Ah, yes, how savory is home to the Pinoy who've had a surfeit of bland Stateside fast-food-to-go that glorifies the clock — time being a most precious commodity in harried America. On a less-stressed-out Saturday or Sunday, we would confront a buffet of so-called continental "gourmet dishes," the kind that grace the candle-lit tables of the affluent and the burgis (pity their immaculate linens). 'Twas during those moments when I thought of Ruth who "stood amidst the alien corn," thinking of home. (Whose line of poetry is that I cannot now recall. Just stressing the picture of Ruth in the Bible—a symbol of homesickness, mind you—as well as highlighting the incorruptible Pinoy taste bud.)

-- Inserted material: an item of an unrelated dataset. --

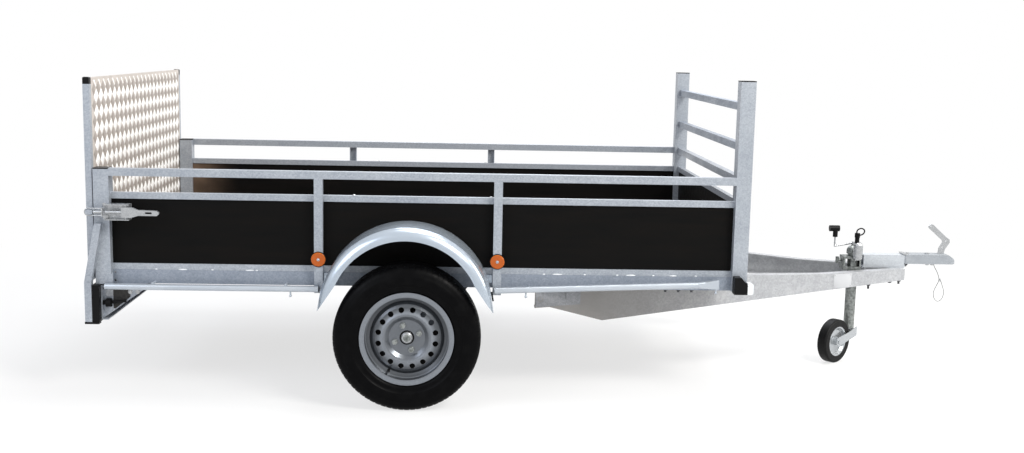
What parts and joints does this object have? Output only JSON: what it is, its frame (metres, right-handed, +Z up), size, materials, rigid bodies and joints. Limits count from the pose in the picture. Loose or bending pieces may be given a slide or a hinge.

Gastronomic delights to die for are right here in beloved Iloilo: kare-kare, the Tagalog dish that has earned delicious nationwide acceptance, eaten with the unmatched ginisang bago-ong; pinakbet from the Ilocos region that, like the kare-kare, was adopted by the rest of the country—you get all the vitamins from the veggies: squash, eggplant, okra, string beans with slivers of diced pork or shrimps thrown in; the chicken and pork adobo that has gained worldwide fame; and the fresh lumpia ubod you can find only in the Philippines—as renown as Bicolandia's famous pili nut marzipan. (Hey, let the rest of the world have their prestige Ferraro, Hershey's chocolates, etc.)
Let me have my buko juice with the young buko meat so tender, they feel like melting in the mouth. (Woe to the cheap restaurateur in the mall food court who include hard shavings of coconut to my dessert of buko pandan. How they desecrate the famous Philippine buko.) I could have a choice of lacatan with the ripe smell or the unpresumptuous tundal for dessert. Finally, no more tasteless bananas from South America for me. I'll have my fill of the incomparable Philippine carabao mango—best eaten peeled, i.e, you peel it yourself and bite, the juice flowing through with the meat.
For merienda, crisp banana cue or banana turon by the roadside, sticks bought as in a drive-through, from our sab-a, no so-called plantain in the U.S. of A. can equal—crisp in the outside, the right ripeness in the inside. Or the bingka sa Mojon? Where are you? Why did I forget to stop for a supot? I think for now I'll have Pavia's baye-baye. A day or two later, I'll have the guinatan with diced gabi or dagmay aplenty, awash in the freshest gata from the Tree of Life (the coconut, what else), not the imported canned coconut milk that has stayed in the grocery shelves for months or perhaps years. I will not make-do with the bottled langka from Thailand. Time to have the sweet-smelling fresh produce from a backyard garden in Leon or Igbaras. I'll thicken the guinatan with transparent tapioca and thinly sliced young coconut meat.
I remember the Pinoy party in South Carolina where some nine people brought dinugu-an to the potluck—a far-cry from the real macoy in the homeland or the ones by Celia and Dedang in my own Barangay San Antonio—expert chefs Celia and Dedang who would never grace Stateside shores; Celia and Dedang whose lechon or litson, however it is spelled, has skin that crackles in the mouth; whose kilawin of cartilaginous pig's ears and pig liver with the zing of kalamansi and dotted with chopped green and red kuritut pepper, produce a mist in the eyes and a tingling in the tongue.
One morning, I'll go for the much awaited breakfast of fried rice profuse with sprinkle-ready fried garlic and the native longganiza, augmented by tapa, and itlog nga pula with slices of onion, sprigs of sibuyas dahon, and tomatoes,
Lunch or dinner? Boneless bangus oozing with belly fat interspersed with spoonfuls of kinilaw nga tangigue or kinilaw nga pasayan and your choice of pork or chicken liver barbecue. Or chicken innards or adidas, why not? And a helping of guinata-ang monggo with dried balingon or da-ing nga lison very mildly salted and graced with vitamin-rich malunggay; plus the gabi or dagmay leaves for the pangat or stems of kangkong, tangkong anyway, for the apan-apan.
Let me have the sinigang of managat head and tail amidst camote tops with the mid-section of the fish broiled for the main event. Plus a serving of the cholesterol-laden lechon (I choose to forget cholesterol for the time being.) I've just enumerated the bill of fare of the strong Iloilo middle class to which I belong — choice gastronomic delight for a little over three hundred pesos or the equivalent of eight dollars at most.
Gee, I'm hungry already. Goodbye McDo, goodbye KFC and your ilk, goodbye you all king of burgers. Where's that jeep going to the La Paz mercado? Ah, La Paz! It is the place to cure the palate's longing for batchoy — orig, steaming, and afloat with bone marrow.